This week is a thoughtful and quiet one in Rwanda. Businesses close early, people travel to their home villages to be with family. “I’m just staying inside,” said a close Rwandan friend I spoke to yesterday over the phone. “I don’t want to be around so many people. At this time of year, I usually just want to be alone.”
April is Rwanda’s memorial month, during which the country pauses to commemorate the 800,000 lives lost during the genocide of 1994. Yesterday marked the 15th anniversary of the start of the most intense period of violence, the roll-out of what’s now seen as a well-planned strategy to eliminate the country’s minority Tutsi and their Hutu sympathizers. In three months in the spring of 1994, nearly a tenth of the population was massacred.
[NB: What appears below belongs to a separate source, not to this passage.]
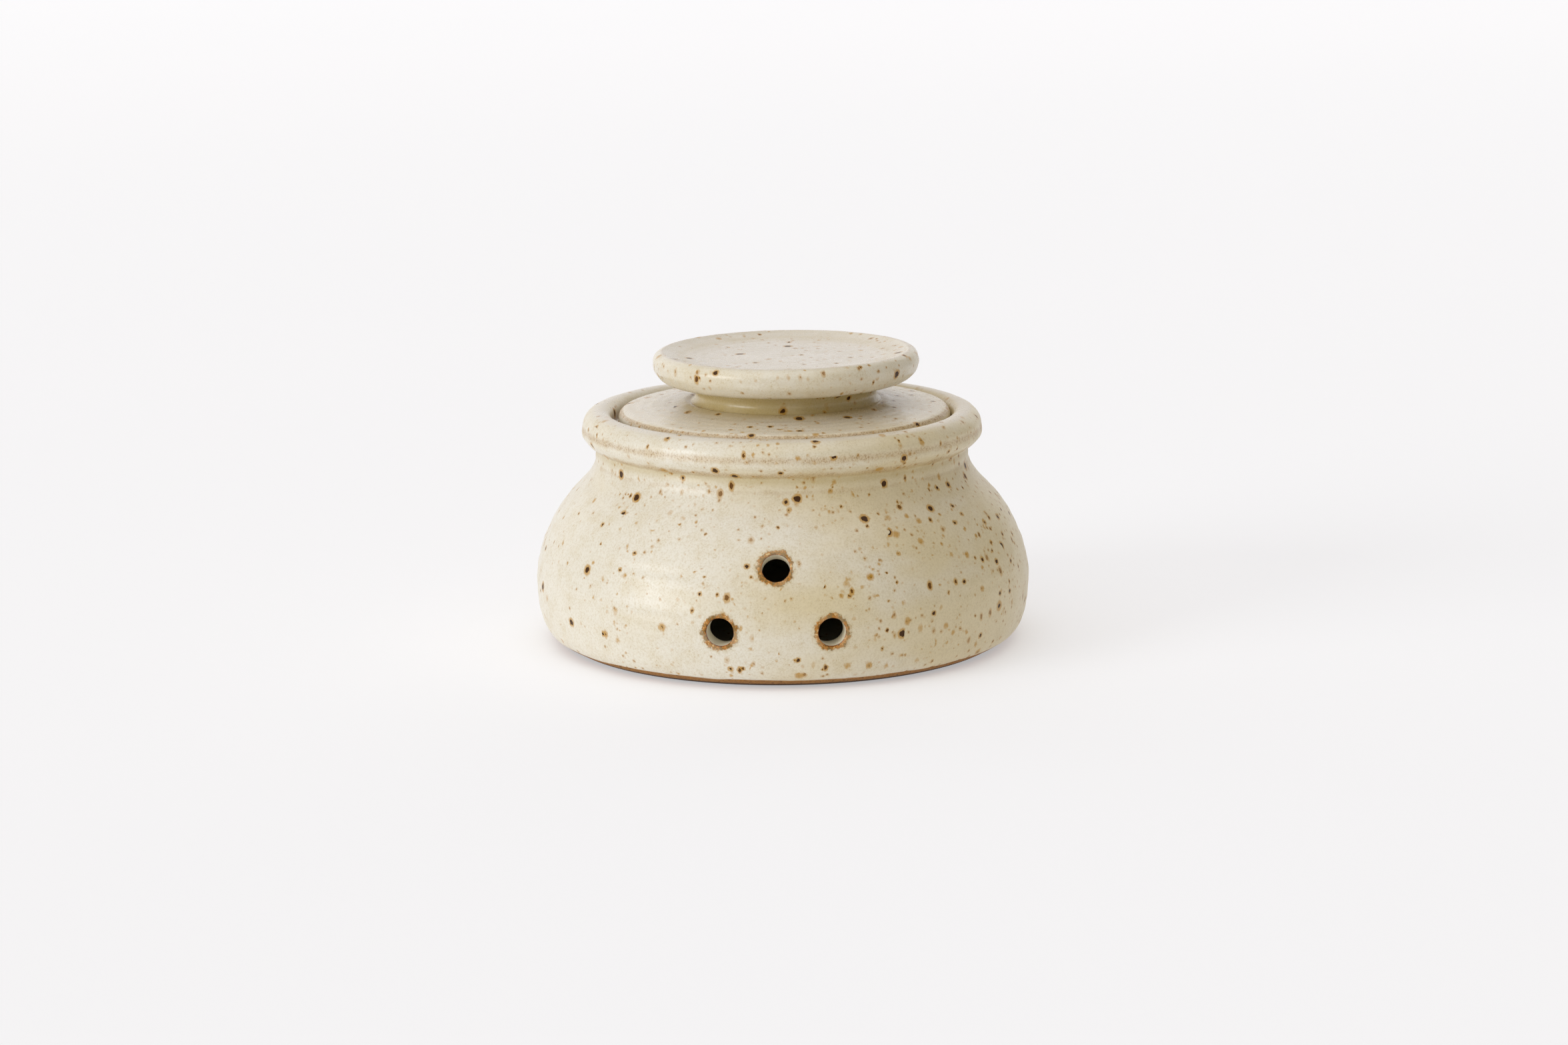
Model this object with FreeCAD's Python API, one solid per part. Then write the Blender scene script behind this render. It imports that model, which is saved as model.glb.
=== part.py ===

An overview of commemoration events includes the requisite statement from the U.N. Secretary General and the Rwandan president’s strong public condemnation of the international community’s “abandonment” of Rwanda in its darkest hour.
During most of the year in Rwanda, the genocide is discussed primarily as a milestone that marked the end of one lifetime and beginning of another; the word “before” carries a much larger meaning in Rwanda. Discussion of the tragedy is highly regulated in the public sphere, and many public commentators tread carefully to avoid falling into the realm of the intentionally vague rule against “inciting genocidal ideology.” The government has even made it illegal to discuss ethnicity; everyone is now Rwandan. These legal restraints, coupled with the cultural tendency to cope with challenges individually and internally, make April the one time of the year when genocide enters public discourse.
And even now, the discussion is largely shaped by the leadership’s narrative. Lingering resentments, pain, and fear are confined to whispered conversations. So while government officials and international visitors gathered near the once-besieged U.N. compound to remember April 7, 1994, I found myself wondering how others throughout the country respond to this day.
Rwanda is undergoing remarkable development, and in many ways is one of the world’s most promising examples of post-conflict reconstruction. But with all of the attention garnered by Kagame’s efforts to make Rwanda the darling of Western investors, it’s easy to forget that nearly 90 percent of Rwandans live in rural communities where daily life hasn’t been so transformed by the progressive policies and development that characterize the capital. According to the U.N.’s human development index, Rwanda ranks 165 out of 179 countries in terms of overall well-being. Just this week, the national police announced new security efforts to protect genocide survivors, who are often threatened to keep them from testifying against perpetrators. Since 2007, the police have recorded over 2,000 cases of murder, torture, and intimidation of genocide survivors.
“To truly reconcile, people need to see how their lives change in a meaningful way. Reconciliation needs to have practical implications,” said Ishmael Beah, a former child soldier from Sierra Leone, speaking in Washington a few weeks ago. Of course, Rwanda has found peace, but it is the broader and deeper changes that will test long-term reconciliation.